I have a tube of Gamblin's Flake White Replacement. It isn't. It is funny stuff. It handles a bit like Permalba. It is much whiter than Flake white, it is glossier than Flake White, and it doesn't handle really at all like Flake White. It is basically Titanium and Zinc white.
Back to lead white. Realize that for centuries, lead whites have been the choice for painting grounds and undertones and lead white was and often still is the most permanent and stable white you can use. The overwhelming majority of paintings from 1100 to 1930 have a lead white ground under them. Lead white is extremely stable over time. It is very UV resistant. And, as long as you don't eat it, or smoke around it, or breath it in as a powder, almost anyone with two brain cells to rub together can handle it safely.
The restrictions against lead paint in this country come because of commercial lead house paints that children eat off of the baseboards and get sick from. Few tykes however, nibble on old master works, or for that matter, our paintings today.
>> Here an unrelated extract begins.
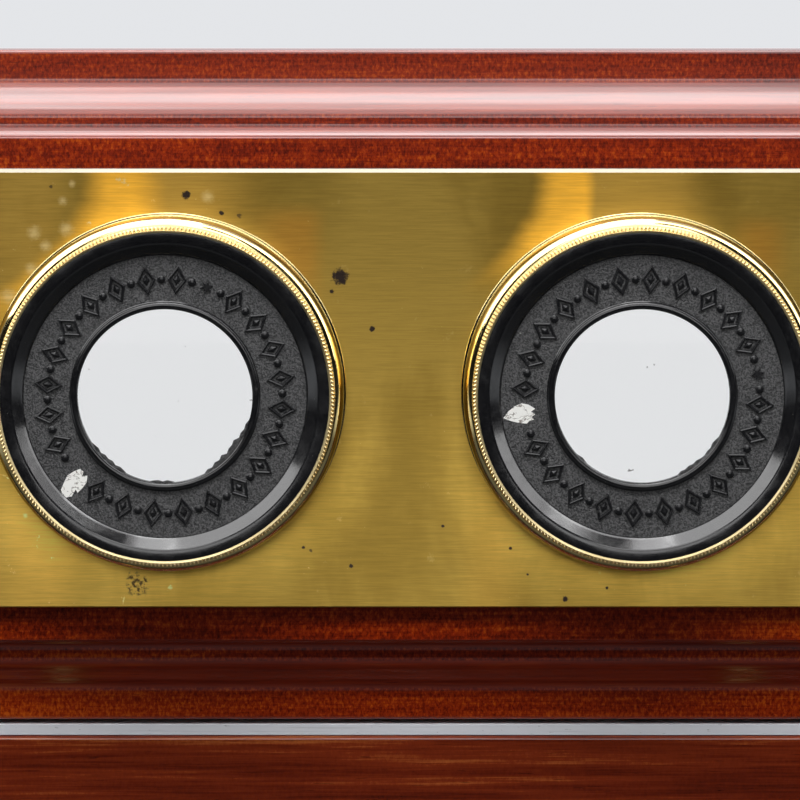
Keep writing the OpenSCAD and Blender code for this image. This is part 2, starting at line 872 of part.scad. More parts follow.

Further, our lead paint comes already mulled and tubed for us - no powdered lead carbonate to catch the breeze. The Federal scare tactics are unjust in regards to lead paint and fine art. Should lead have been removed from house paints - Yes, IMO. But their broad brush policy covered our works too and (in typical American fashion) I think that is overkill.
As an amendment, all that said, it is the artists choice as to whether they use lead whites or not. There are certainly enough viable alternatives out there today that if you don't even want to deal with the possibility (remote though they are) of complications with lead whites you don't have to.